The synthesis of these mathematical and empirical results paints a complex picture for AI safety. On one hand, there are genuine geometric regularities: manifold structures with intrinsic curvature, polytopes reflecting conceptual hierarchies, and spatially modular organization that sometimes transfers across models and scales. On the other hand, these structures are not simple linear features, they depend sensitively on training details and extraction methods, and multi-dimensional manifolds pose fundamental challenges for current interpretability tools. The pathological SAE scaling regime identified by Michaud et al. is particularly concerning: if safety-critical features are encoded as high-dimensional manifolds, our primary tool for extracting interpretable features may systematically fail to capture them at the resolution needed for reliable monitoring and intervention.

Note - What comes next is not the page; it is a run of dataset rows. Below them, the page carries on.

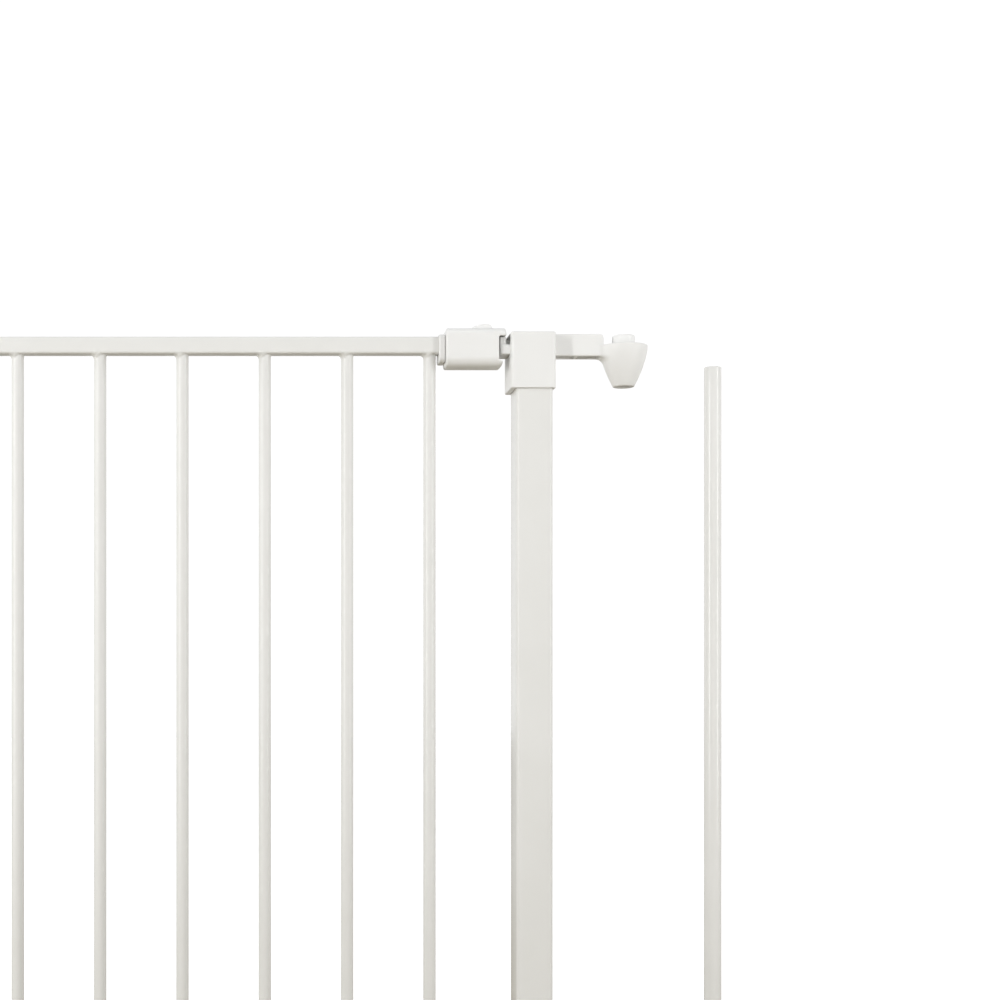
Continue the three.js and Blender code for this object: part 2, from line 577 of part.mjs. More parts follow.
class Helix extends THREE.Curve {
  getPoint(t) {
    const angle = 2 * Math.PI * spring.turns * t;
    const along = spring.wire + (spring.length - 2 * spring.wire) * t;
    return new THREE.Vector3(along, spring.radius * Math.cos(angle), spring.radius * Math.sin(angle));
  }
}
const wire = new THREE.Shape();
wire.absarc(0, 0, spring.wire / 2, 0, 2 * Math.PI);
const coil = new THREE.ExtrudeGeometry(wire, {
  steps: 12 * spring.turns, extrudePath: new Helix(), curveSegments: 3, bevelEnabled: false,
});
add('latch_spring', solid(coil), springSteel, springSeatX + clearance, 0, boltZ);

// ---- Loose connecting rod, standing beside the gate --------------------------------------------
const rodSkin = cylinder(rod.diameter / 2, rod.length, 32);
const rodHollow = cylinder(rod.diameter / 2 - rod.wall, rod.length + 2, 32).translate(0, 0, -1);
add('connecting_rod', rodSkin.subtract(rodHollow), whiteSteel, rodX);
const rodPlug = () => cylinder(rod.diameter / 2 - rod.wall - clearance, rod.plugDepth);
add('rod_lower_plug', rodPlug(), whitePlastic, rodX);
add('rod_upper_plug', rodPlug(), whitePlastic, rodX, 0, rod.length - rod.plugDepth);

export default gate;
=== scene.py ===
# %% [markdown]
# # A section of pet gate
# A barred door swings between two posts, a lock joins it to the right post, and moulded fittings on
# the posts carry the holes that a loose rod pins to the next section. The sizes and joints come
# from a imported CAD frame. This lesson dresses that frame: it replaces the plain solids with surfaces
# that have the real roundings, welds and finishes, and lights them in a soft white studio.

# %% Load the frame
import math

import bpy
import numpy as np
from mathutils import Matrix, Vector


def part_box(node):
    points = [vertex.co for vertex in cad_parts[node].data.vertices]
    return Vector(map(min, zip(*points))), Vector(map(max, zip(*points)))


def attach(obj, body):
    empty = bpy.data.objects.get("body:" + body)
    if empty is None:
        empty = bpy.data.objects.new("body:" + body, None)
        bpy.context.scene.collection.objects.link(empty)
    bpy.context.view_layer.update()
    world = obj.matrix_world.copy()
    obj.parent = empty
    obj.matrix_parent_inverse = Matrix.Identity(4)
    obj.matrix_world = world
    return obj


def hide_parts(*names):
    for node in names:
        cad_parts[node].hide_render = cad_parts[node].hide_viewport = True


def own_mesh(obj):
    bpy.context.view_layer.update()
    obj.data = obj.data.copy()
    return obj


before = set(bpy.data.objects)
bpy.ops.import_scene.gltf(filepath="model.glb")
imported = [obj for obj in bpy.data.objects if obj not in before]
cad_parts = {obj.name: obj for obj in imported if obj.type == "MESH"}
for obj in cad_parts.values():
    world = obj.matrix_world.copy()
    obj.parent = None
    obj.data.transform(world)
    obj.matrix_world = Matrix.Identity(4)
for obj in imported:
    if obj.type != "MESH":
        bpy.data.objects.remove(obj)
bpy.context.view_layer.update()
MM = 0.001


# %% Where the CAD put things
def span(node):
    """Lowest and highest corner of a CAD node, in millimetres."""
    low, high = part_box(node)
    return np.array(low) / MM, np.array(high) / MM


def middle(node):
    """Middle of a CAD node's box, in millimetres."""
    low, high = span(node)
    return (low + high) / 2


post_axis = middle("right_post")[0]
gate_top = span("top_right_fitting")[1][2]
cone_axis = middle("top_right_rod_bush")[0]
foot_top = span("bottom_right_rod_bush")[1][2] + gate_top - span("top_right_rod_bush")[1][2]
print(f"posts at {post_axis:.2f} mm, cones at {cone_axis:.2f} mm")
print(f"top {gate_top:.1f} mm, foot {foot_top:.1f} mm")

# %% [markdown]
# ## Putting a numpy surface into Blender
# Every piece below is a set of points and four-sided faces, worked out as whole arrays. One helper
# writes them into a mesh with foreach_set, in metres, and a second gives the mesh its finish and its
# CAD body, and hides the CAD node that it stands for. Objects stay at the origin: the place is in the mesh.


# %% Mesh and dressing helpers
def make_piece(name, points, quads):
    """A mesh object from points in millimetres and rows of four point numbers."""
    mesh = bpy.data.meshes.new(name)
    mesh.vertices.add(len(points))
    mesh.vertices.foreach_set("co", (np.asarray(points) * MM).astype(np.float32).ravel())
    mesh.loops.add(quads.size)
    mesh.loops.foreach_set("vertex_index", quads.astype(np.int32).ravel())
    mesh.polygons.add(len(quads))
    mesh.polygons.foreach_set("loop_start", np.arange(0, quads.size, 4, dtype=np.int32))
    mesh.update(calc_edges=True)
    mesh.shade_smooth()
    piece = bpy.data.objects.new(name, mesh)
    bpy.context.scene.collection.objects.link(piece)
    return piece


def dress(piece, body, material, slot, *replaced):
    """Gives a piece its finish and its body, and hides the CAD nodes that it stands for."""
    piece.data.materials.clear()
    piece.data.materials.append(material)
    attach(piece, body)
    if replaced:
        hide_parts(*replaced)
    print(f"{piece.name}: {len(piece.data.polygons)} faces on {body}")
    return piece


# %% [markdown]
# ## Finishes
# The posts, rails and bars are steel under a baked powder coat. It melts into a skin with a fine
# ripple, called orange peel, and never lies perfectly even, so its gloss drifts a little too. The
# fittings and the lock are moulded plastic, with a tighter spark-eroded grain. Both patterns are
# noise on Object coordinates, so they have one real size on every piece and need no unwrapping.


# %% Material helpers
def new_material(name, **values):
    """A node material. The values go straight onto the shader's own sockets."""
    material = bpy.data.materials.new(name)
    material.use_nodes = True
    shader = material.node_tree.nodes["Principled BSDF"]
    for socket, value in values.items():
        shader.inputs[socket.replace("_", " ")].default_value = value
    return material, material.node_tree, shader


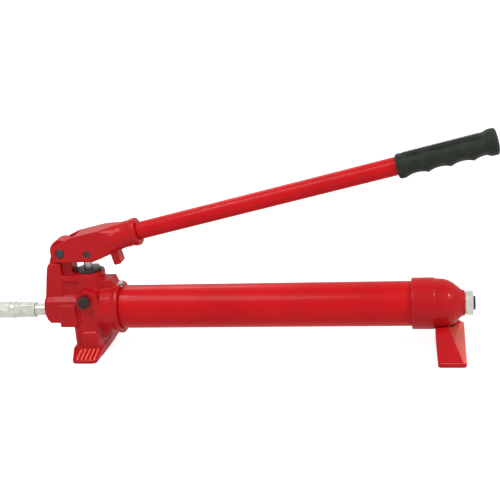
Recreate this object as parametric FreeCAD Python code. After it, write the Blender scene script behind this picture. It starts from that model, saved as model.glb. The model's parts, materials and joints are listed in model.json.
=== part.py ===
import FreeCAD, Part
import math
import os

# Hydraulic hand pump: a cast pump body on a wide foot, a horizontal tube reservoir held by a
# tie rod, a rear cap on a strip foot, a lever with a grip, and a hose on the outlet port.
# Millimetres. X runs from the pump body to the rear cap, Y away from the control side, Z up.
# X = 0 is the plunger axis while the pieces are made; place() then moves them all so that the
# origin is the bottom centre of the pump without its free hose.

V = FreeCAD.Vector
AX = V(1, 0, 0)
AY = V(0, 1, 0)
AZ = V(0, 0, 1)

# ---- driving dimensions ----
TUBE_D = 60.0            # reservoir tube outside diameter
TUBE_WALL = 2.0
TUBE_Z = 61.0            # height of the reservoir axis
TUBE_START = 32.0
FLANGE_R = 35.0
FLANGE_X = 44.0          # rear face of the body flange
SOCKET_X = 30.0          # bottom of the flange's socket
CAP_START = 441.0
CAP_COLLAR_END = 470.0
CAP_END = 510.0
CAP_R = 34.3
GASKET_T = 2.0
ROD_R = 10.0             # M20 tie rod
ROD_END = 523.5
ROD_THREAD_X = 474.0     # start of the rod's thread
NUT_AF = 30.0
NUT_T = 9.5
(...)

The mathematical technicality that underlies all of this is differential geometry: the manifolds that encode features have curvature, and this curvature matters. You cannot understand a curved surface by just looking at tangent planes at individual points—you need to understand how these planes twist as you move along the surface. Similarly, understanding whether an AI system is engaging in deceptive reasoning may require not just identifying a “deception direction” but understanding the entire manifold of deceptive strategies and how the model navigates along geodesics within this manifold. The invariance we seek for safety—the ability to identify and control dangerous capabilities regardless of how they’re specifically implemented—may need to be formulated not in terms of linear algebra but in terms of preserved topological and differential geometric structures that remain stable across training runs and model architectures.